Laura, You got me. I thought you were going to write about the Rosé story. I saw this strange story on the French news the other night about how the Ministry of Agriculture proposes allowing French vitner’s “to make” Rosé, by blending together red and white wines. As you know, the standards for wine are very rigorous and that one can only label the wine according to the precise region were the grapes were grown. As you can imagine, the viticulturists interviewed for the story were furious. They were incensed that the politicians think they can just change hundreds of years of standards and practices in the wine industry. The folks from Provence, who must to protect the credibility and value of their very limited productions, went completely insane when they heard the proposal.
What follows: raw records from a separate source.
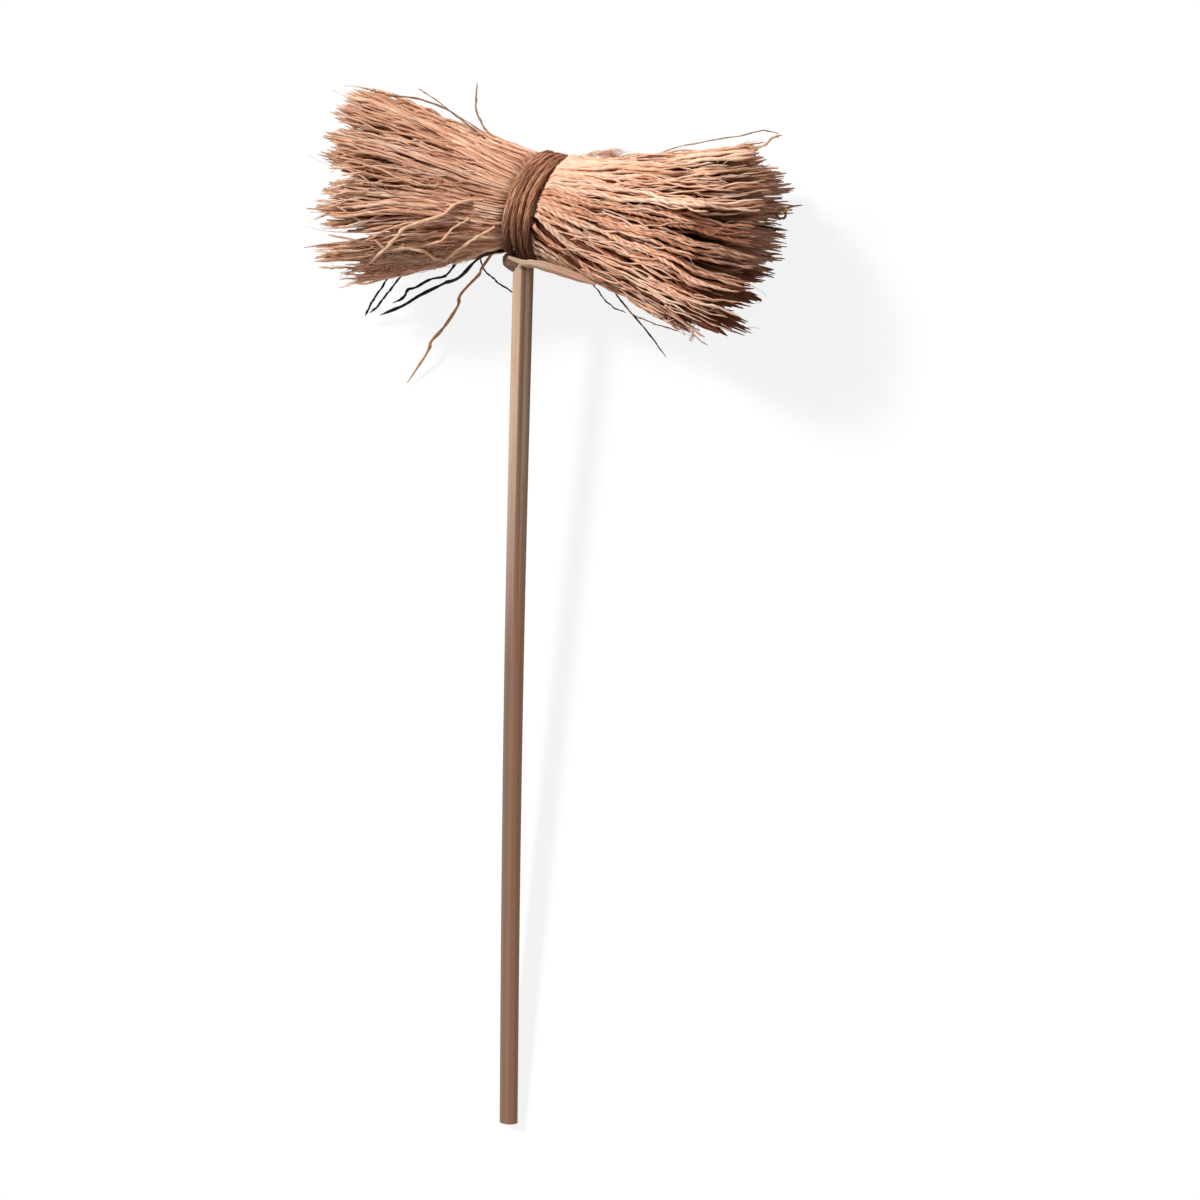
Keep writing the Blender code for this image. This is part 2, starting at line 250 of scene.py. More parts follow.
# %% Build many tubes as one mesh
def add_tubes(name, material, paths, radii, sides, lead, tone, half=None, columns=64,
              waist=np.zeros(1), twist=9.0):
    """Tubes along paths. Their section can be narrower one way, by waist, and turns once in twist mm."""
    count, steps = radii.shape
    along = unit(np.gradient(paths, axis=1))
    across = unit(np.cross(lead, along))
    other = np.cross(along, across)
    turn = round_turn(sides)
    out = across[:, :, None, :] * np.cos(turn)[:, None] + other[:, :, None, :] * np.sin(turn)[:, None]
    step = np.linalg.norm(np.diff(paths, axis=1), axis=2)
    run = np.concatenate((np.zeros((count, 1)), np.cumsum(step, axis=1)), axis=1) / MM
    pace = twist * (1.0 + 0.25 * np.sin(7.0 * np.arange(count)))
    turned_by = (2.0 * np.pi * run / pace[:, None] + 5.0 * np.arange(count)[:, None])[:, :, None]
    crease = 0.5 - 0.5 * np.cos(2.0 * (turn - turned_by))
    slim = 1.0 + waist[:, None, None] * (1.0 - 2.0 * crease)
    points = paths[:, :, None, :] + (radii[:, :, None] * slim)[..., None] * out

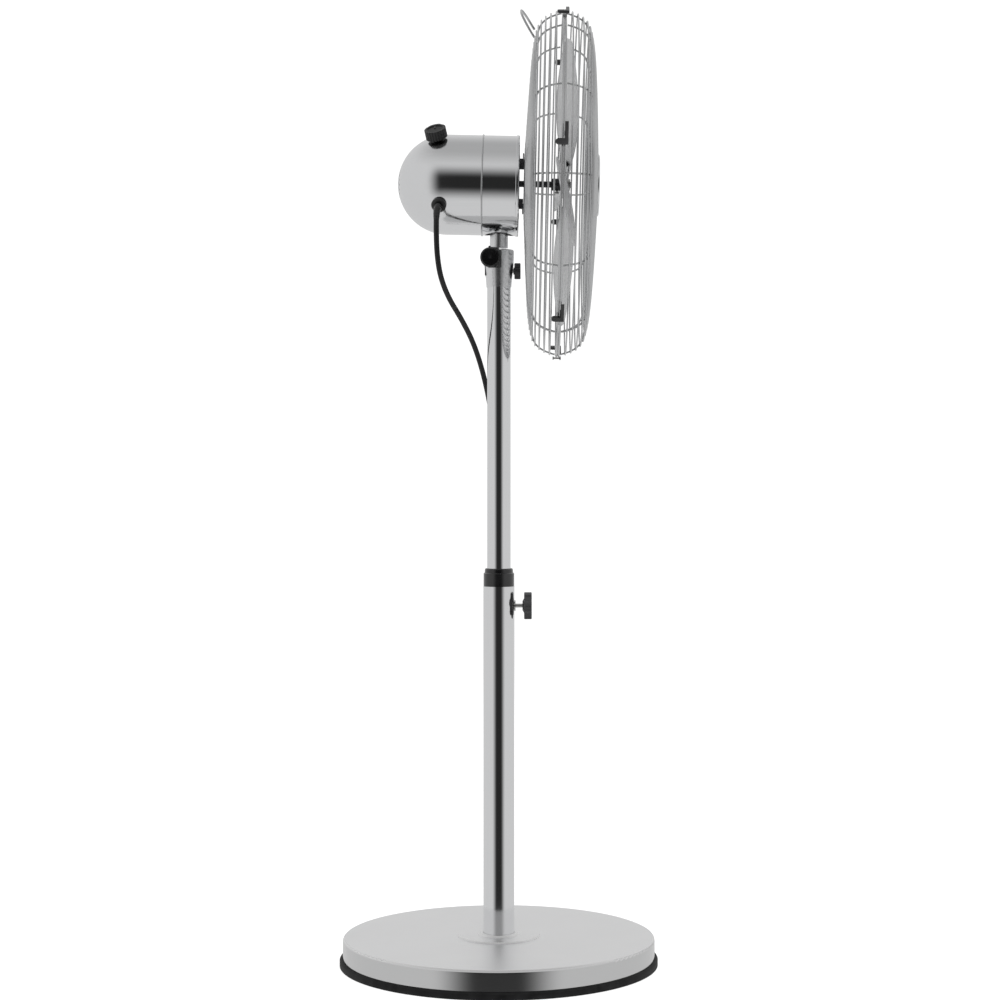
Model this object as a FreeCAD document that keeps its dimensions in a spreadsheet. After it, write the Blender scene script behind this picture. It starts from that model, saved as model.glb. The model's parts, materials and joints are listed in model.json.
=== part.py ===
"""Pedestal fan: chrome pole on a weighted round base, tilting and oscillating motor head, wire guard.

Lengths are in millimetres. +Z is up, the fan blows towards +X and the origin is on the floor,
on the pole's axis. Everything above the tilt pivot is drawn in the head's own frame, which
leans forward by the small angle head_lean.
"""

import FreeCAD
import Part
import Sketcher
import math
import os

Vector = FreeCAD.Vector
Placement = FreeCAD.Placement
Rotation = FreeCAD.Rotation
X_AXIS = Vector(1, 0, 0)
Y_AXIS = Vector(0, 1, 0)
Z_AXIS = Vector(0, 0, 1)

doc = FreeCAD.newDocument("PedestalFan")
sheet = doc.addObject("Spreadsheet::Sheet", "Sizes")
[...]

You can just hear them speaking without even having seen the interview…. “just because it is THAT color doesn’t mean it is THAT wine.” In fact, I notice that the entire debate in France around OGM and food production has become a little discouraging, as if they are prepared to eliminate many of the standards that gurantee the highest quality food. Dommage. I remember the first meal that I ate when I moved to France — chicken and carrots. A very weird experience. I had a flashback — ah yes, this is the taste — this is how chicken and carrots used to taste (in the US) when I was a little kid.
Really! i was annoyed about how the situations being put into force during meltdown. finally i realised and relaxed!!..
I often go to Paris and haven’t noticed many overweight people. I even started eating like my French friend, a lot, and deliciously, and haven’t got fat, yet. Jashasyn Fransija!